* WHAT YOU WILL DO: Which lines below fall between the one containing "the brow tine." and the one containing "before = set(bpy.data.objects)"? Repeat them exactly, counting both of those lines, and add nothing else.

<<<<

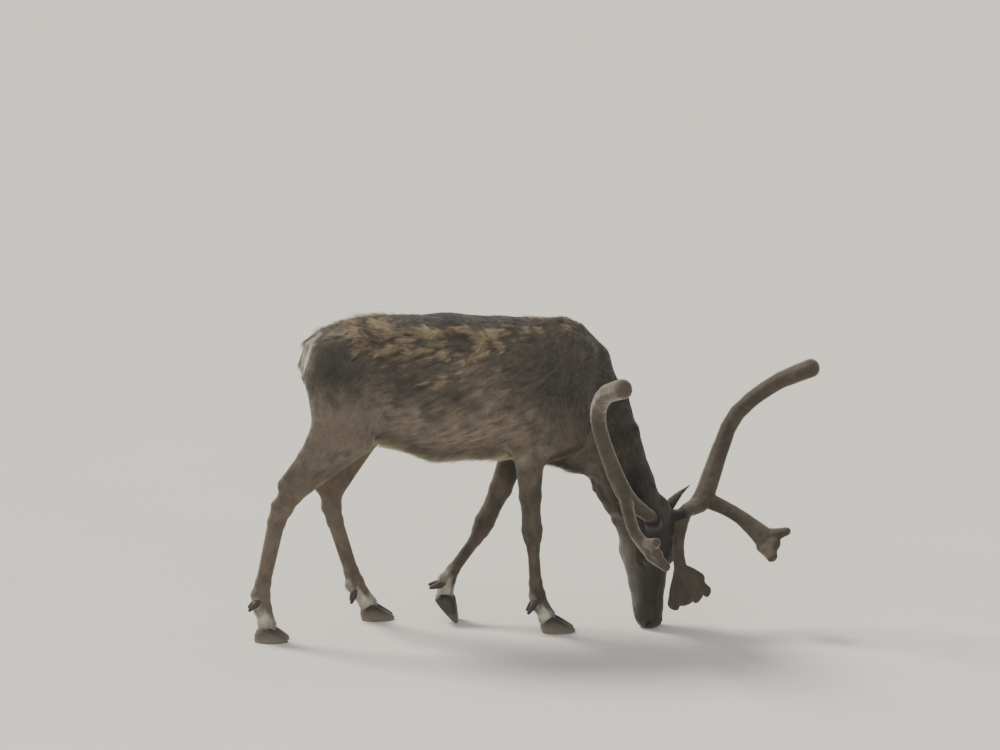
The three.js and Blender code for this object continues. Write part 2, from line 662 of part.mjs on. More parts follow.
function keep(name, manifold, finish) {
  const material = new THREE.MeshStandardMaterial({
    color: COLOUR[finish], roughness: ROUGH[finish], metalness: 0,
  });
  const mesh = new THREE.Mesh(geometryOf(largest(manifold)), material);
  mesh.name = name;
  animal.add(mesh);
}

// Where the body is parted. The shoulders end in front of the forelegs, the head behind the jaw,
// and each leg begins at the elbow or high in the gaskin.
const shoulderCut = cut(vec(487, 0, 755), vec(0.99, 0, -0.14));
const nape = cut(headPoint(-100, 12, 0), headDirection(0.3, -0.95, 0));
const LEG_CUTS = {
  fore_right: {
    plane: cut(vec(0, -66, 575), vec(0, -0.57, -0.82)), low: vec(60, -260, -40), high: vec(318, -8, 700),
    start: [vec(246, -118, 690), vec(246, -120, 622)],
  },
  fore_left: {
    plane: cut(vec(0, 66, 575), vec(0, 0.57, -0.82)), low: vec(-160, 8, -40), high: vec(318, 260, 700),
    start: [vec(250, 118, 690), vec(224, 120, 605)],
  },
  hind_right: {
    plane: cut(vec(-400, -120, 660), vec(-0.729, 0, -0.684)), low: vec(-780, -260, -40), high: vec(-300, -12, 800),
    start: [vec(-376, -120, 687), vec(-460, -121, 605)],
  },
  hind_left: {
    plane: cut(vec(-300, 120, 612), vec(-0.577, 0, -0.819)), low: vec(-560, 12, -40), high: vec(-190, 260, 760),
    start: [vec(-286, 120, 648), vec(-352, 121, 570)],
  },
};

let torso = skin(body, WORLD, [-620, -240, TORSO_FLOOR], [560, 240, 1180], CELL.torso)
  .intersect(shoulderCut.behind)
  .subtract(tail(GAP));
for (const { plane, low, high } of Object.values(LEG_CUTS)) {
  const clear = vec(GAP, GAP, GAP);
  torso = torso.subtract(
    block(low.clone().sub(clear), high.clone().add(clear)).subtract(plane.behind),
  );
}
keep("torso", torso, "coat");
keep("tail", tail(), "coat");

keep("neck", skin(body, WORLD, [430, -220, 250], [800, 180, 1060], CELL.neck)
  .intersect(shoulderCut.ahead).intersect(nape.behind)
  .subtract(ear("left", GAP)).subtract(ear("right", GAP)), "coat");

const PAIRS = { outer: 1, inner: -1 };
for (const [name, foot] of Object.entries(FEET)) {
  const { plane, low, high, start } = LEG_CUTS[name];
  const hand = name.endsWith("right") ? -1 : 1;
  const at = Object.keys(LEG_JOINTS).indexOf(name);
  const joints = LEG_JOINTS[name].map(([x, y, z]) => vec(x, y, z));
  const below = joints.filter((joint) => joint.z < start[1].z);
  const sole = below[below.length - 1].clone().lerp(below[below.length - 2], -0.5);
  const own = flesh(name.startsWith("fore") ? [leg[at], limbs[2 * at]] : [leg[at], hamstrings[at - 2]]);
  let limb = sleeve([...start, ...below, sole], own, low, high)
    .intersect(plane.ahead).intersect(FLOOR)
    .intersect(block(low, high).add(block(vec(-900, -300, -60), vec(600, 300, TORSO_FLOOR - GAP))));
  for (const [place, sign] of Object.entries(PAIRS)) {
    limb = limb.subtract(claw(foot, hand * sign, GAP)).subtract(dewclaw(foot, hand * sign, GAP));
    keep(`claw_${name}_${place}`, claw(foot, hand * sign).intersect(FLOOR), "horn");
    keep(`dewclaw_${name}_${place}`, dewclaw(foot, hand * sign), "horn");
  }
  keep(`leg_${name}`, limb, "coat");
}

let skull = skin(body, HEAD_BOX, [-235, -105, -400], [45, 105, 80], CELL.head)
  .intersect(nape.ahead).intersect(FLOOR).subtract(mouth());
for (const [name, side] of Object.entries(SIDES)) {
  const eye = eyeOf(side);
  const { beam, brow } = antler(name, GAP);
  skull = skull.add(antler(name).collar).add(lid(eye, 10)).add(lid(eye, -8.5))
    .subtract(ball(eye, EYE_RADIUS + GAP)).subtract(slit(eye)).subtract(nostril(side))
    .subtract(ear(name, GAP)).subtract(brow ? beam.add(brow) : beam);
  keep(`eye_${name}`, ball(eye, EYE_RADIUS), "eye");
  keep(`ear_${name}`, ear(name), "face");
}
keep("head", skull, "face");

// An antler is parted above the fork, and at the root of the bez and the brow tine.
for (const [name, side] of Object.entries(SIDES)) {
  const { beam, bez, brow } = antler(name);
  const fork = cut(headPoint(-24, 140, side * 208), headDirection(-0.05, 0.86, side * 0.5));
  const bezRoot = cut(headPoint(24, 50, side * 204), headDirection(0.76, -0.56, side * 0.34));
  const stock = [beam, bez.intersect(bezRoot.behind)];
  if (brow) {
    const browRoot = cut(headPoint(10, -60, side * 43), headDirection(0.12, -0.88, -side * 0.45));
    stock.push(brow.intersect(browRoot.behind));
    keep(`antler_${name}_brow`, brow.intersect(browRoot.ahead), "velvet");
  }
  keep(`antler_${name}_beam_lower`, together(stock).intersect(fork.behind), "velvet");
  keep(`antler_${name}_beam_upper`, together(stock).intersect(fork.ahead), "velvet");
  keep(`antler_${name}_bez`, bez.intersect(bezRoot.ahead), "velvet");
}

export default group;
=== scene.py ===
import math

import bpy
import numpy as np
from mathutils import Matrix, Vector
from mathutils.bvhtree import BVHTree


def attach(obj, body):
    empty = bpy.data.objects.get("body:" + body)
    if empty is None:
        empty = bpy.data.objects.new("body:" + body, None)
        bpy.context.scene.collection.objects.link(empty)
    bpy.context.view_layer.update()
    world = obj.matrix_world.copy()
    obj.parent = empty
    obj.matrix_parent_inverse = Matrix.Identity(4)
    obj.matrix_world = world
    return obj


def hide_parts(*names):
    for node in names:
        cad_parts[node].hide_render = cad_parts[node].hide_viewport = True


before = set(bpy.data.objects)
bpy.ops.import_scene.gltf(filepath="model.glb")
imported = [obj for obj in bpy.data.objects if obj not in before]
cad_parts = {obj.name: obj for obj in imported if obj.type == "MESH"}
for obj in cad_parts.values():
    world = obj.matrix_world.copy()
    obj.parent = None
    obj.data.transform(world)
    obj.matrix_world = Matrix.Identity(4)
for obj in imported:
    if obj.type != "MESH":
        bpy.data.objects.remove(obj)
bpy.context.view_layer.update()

# Skin. The whole hide in one piece, from the muzzle to the tail and down to the hooves. It is a smooth
# union of tapered bones with their muscles, about a coat's depth inside the solids. Places are in
# millimetres from the floor under the middle of the trunk, and HOME lies at the frame's origin.
MM = 0.001
HOME = np.array((272.0, -162.0, 0.0))
LEFT = np.array((0.0, 1.0, 0.0))
UP = np.array((0.0, 0.0, 1.0))
# How softly one span of a chain runs into the next.
KNIT = 14
NECK_TWIST = math.radians(30)
PEDICLES = np.array((726.0, -99.0, 381.0))
HEAD_TURN = math.radians(55)
NOSE_FORWARD = math.radians(6.5)
NOSE_RIGHT = math.radians(5.7)


def unit(v):
    v = np.asarray(v, float)
    return v / np.maximum(np.linalg.norm(v, axis=-1, keepdims=True), 1e-12)


def smoothstep(low, high, x):
    t = np.clip((x - low) / (high - low), 0, 1)
    return t * t * (3 - 2 * t)


def mix(a, b, t):
    return a + (b - a) * t


forehead = np.array((math.cos(HEAD_TURN), -math.sin(HEAD_TURN), 0))
flank = np.array((math.sin(HEAD_TURN), math.cos(HEAD_TURN), 0))
BACK = unit(UP - forehead * math.tan(NOSE_FORWARD) + flank * math.tan(NOSE_RIGHT))
DORSAL = unit(forehead - BACK * (forehead @ BACK))
HEAD_LEFT = np.cross(BACK, DORSAL)


def head_place(dorsal, fore, left):
    return PEDICLES + DORSAL * dorsal - BACK * fore + HEAD_LEFT * left


def head_way(dorsal, fore, left):
    return unit(head_place(dorsal, fore, left) - PEDICLES)


def chain(blend, joints, lie=1, across=LEFT, place=None):
    """Spans from joint to joint. A joint is its place, then its half width and its half depth.

    Blend is how softly the chain runs into the others, and lie is 1 where the hair points down the
    chain and -1 where it points up.
    """
    stations = [(np.array(j[:3], float) if place is None else place(*j[:3]), j[3:]) for j in joints]
    spans = []
    for (start, a), (end, b) in zip(stations, stations[1:]):
        length = np.linalg.norm(end - start)
        axis = (end - start) / length
        side = unit(across - axis * (across @ axis))
        spans.append(dict(start=start, axis=axis, side=side, deep=np.cross(axis, side), length=length,
                          a=a, b=b, lie=lie * axis))
    return dict(blend=blend, spans=spans)


def head_chain(blend, joints, lie=-1):
    return chain(blend, joints, lie, HEAD_LEFT, head_place)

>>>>

* REPLY:
// An antler is parted above the fork, and at the root of the bez and the brow tine.
for (const [name, side] of Object.entries(SIDES)) {
  const { beam, bez, brow } = antler(name);
  const fork = cut(headPoint(-24, 140, side * 208), headDirection(-0.05, 0.86, side * 0.5));
  const bezRoot = cut(headPoint(24, 50, side * 204), headDirection(0.76, -0.56, side * 0.34));
  const stock = [beam, bez.intersect(bezRoot.behind)];
  if (brow) {
    const browRoot = cut(headPoint(10, -60, side * 43), headDirection(0.12, -0.88, -side * 0.45));
    stock.push(brow.intersect(browRoot.behind));
    keep(`antler_${name}_brow`, brow.intersect(browRoot.ahead), "velvet");
  }
  keep(`antler_${name}_beam_lower`, together(stock).intersect(fork.behind), "velvet");
  keep(`antler_${name}_beam_upper`, together(stock).intersect(fork.ahead), "velvet");
  keep(`antler_${name}_bez`, bez.intersect(bezRoot.ahead), "velvet");
}

export default group;
=== scene.py ===
import math

import bpy
import numpy as np
from mathutils import Matrix, Vector
from mathutils.bvhtree import BVHTree


def attach(obj, body):
    empty = bpy.data.objects.get("body:" + body)
    if empty is None:
        empty = bpy.data.objects.new("body:" + body, None)
        bpy.context.scene.collection.objects.link(empty)
    bpy.context.view_layer.update()
    world = obj.matrix_world.copy()
    obj.parent = empty
    obj.matrix_parent_inverse = Matrix.Identity(4)
    obj.matrix_world = world
    return obj


def hide_parts(*names):
    for node in names:
        cad_parts[node].hide_render = cad_parts[node].hide_viewport = True


before = set(bpy.data.objects)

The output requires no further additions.